YOU’RE IN!..VITED You have been called, invited to feast on God’s
mountain. Your Baptism is a personal invitation signed by the Father, written in
the Blood of His Son, sealed by the Spirit, addressed to you by name. You
have a place at the King’s Table. The Body of the Lamb has been broken in
death to save you. His Blood has been poured out to save you, His life for your
life. Your life is atoned for; your sins washed away. The Divine Service is a little
sneak preview of The Supper of the Lamb in His Kingdom which has no end.
“Blessed are those who are invited to the Marriage Supper of the Lamb.”
PROPERLY DRESSED You are worthy to be at His Table, to receive
all that Jesus died to win for you, not because of what you have done for Him,
but because of what He has done for you. He has gone the way of weeping and
gnashing of teeth, the way of death and God-forsaken darkness and hell, the
way of the Cross. He has taken your sin into Himself, He has borne your
shame in nakedness on the Cross in order to clothe you with His wedding tux
or gown/suit. “Behold, a host arrayed in white,” – you among them, all wearing
our white Baptismal robes of righteousness.

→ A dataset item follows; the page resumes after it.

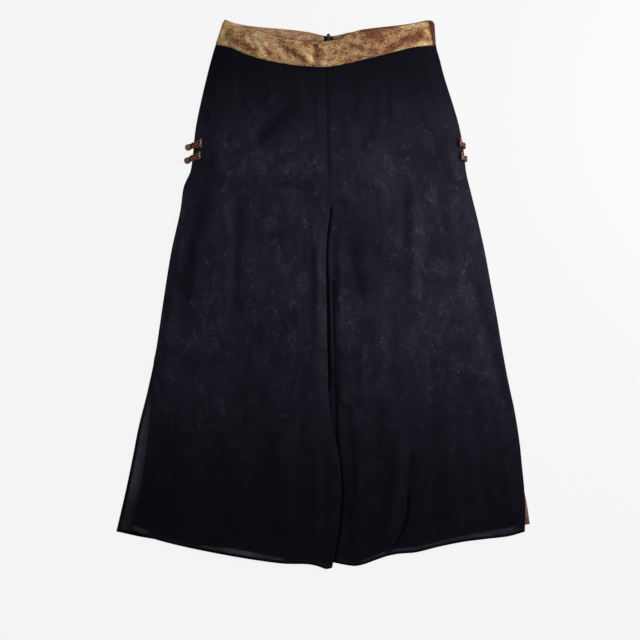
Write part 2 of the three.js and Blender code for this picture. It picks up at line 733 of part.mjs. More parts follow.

ALREADY THERE You may not realize it, but you are already at
the party, now in Christ. He has incorporated you into His death, embraced
you with the Word of forgiveness, and fed you with “Bodied bread and Bloodied
wine.” Hidden yet here for you. Soon enough you will see and feel and know
fully what you now must trust and believe, on that Day Jesus raises you up
from the depths of your grave to the heights of His Mountain, and sets you at
His Banquet Table, and you raise the Cup of Salvation to toast His goodness: “Surely this is our God; we trusted in Him, and He saved us. This is the LORD, We trusted in Him; Let us rejoice and be glad in His salvation.” IJ’N, Amen.